LE MONDE 13.09.06 13h50 • Mis à jour le 13.09.06 16h01


Les déchets toxiques répandus fin août à Abidjan (Côte d'Ivoire), et qui ont déjà fait six morts et des milliers d'intoxiqués, ont été déchargés d'un navire en provenance d'Europe, le Probo Koala. La justice ivoirienne tente aujourd'hui de démêler les responsabilités dans cette affaire. Sept personnes ont été arrêtées, dont trois responsables d'entreprises travaillant sur le port d'Abidjan. L'une d'entre elles est la société de traitement de déchets Puma Energy, filiale de l'entreprise Trafigura, celle-là même qui a affrété le Probo Koala. Un dirigeant de la société Waibs, et un dirigeant de la société Tommy, qui a procédé à l'épandage, ont également été arrêtés.

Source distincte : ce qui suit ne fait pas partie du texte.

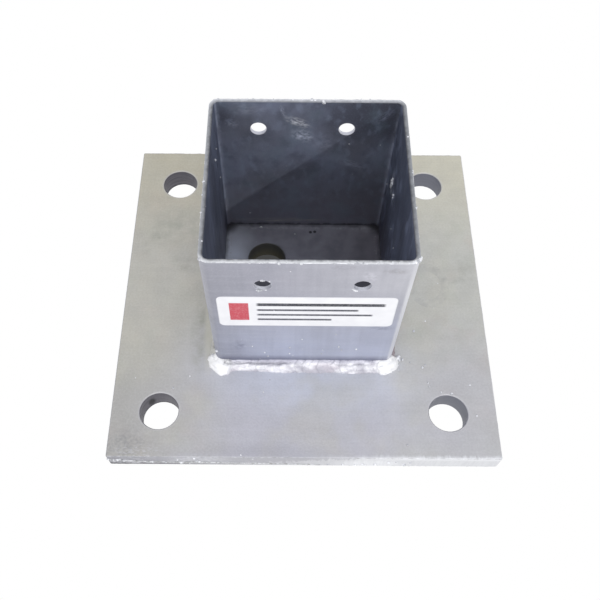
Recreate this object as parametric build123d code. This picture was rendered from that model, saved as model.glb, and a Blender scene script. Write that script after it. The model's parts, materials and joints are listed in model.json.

La convention de Bâle, ratifiée en 1992, vise à réduire les quantités de déchets dangereux produites, à les traiter au plus près de leur lieu de production, et à limiter les mouvements transfrontaliers. S'il veut exporter, le producteur du déchet doit solliciter l'autorisation du pays concerné, vérifier que les déchets peuvent être traités sur place "d'une façon écologiquement rationnelle", et informer les Etats de transit. Cette convention ne concerne pas les déchets dus à l'exploitation des navires.
La convention Marpol sur la prévention des pollutions maritimes (1978) interdit aux navires de se débarrasser de leurs déchets en mer, et oblige à les traiter dans des installations adéquates, dont les ports doivent s'équiper.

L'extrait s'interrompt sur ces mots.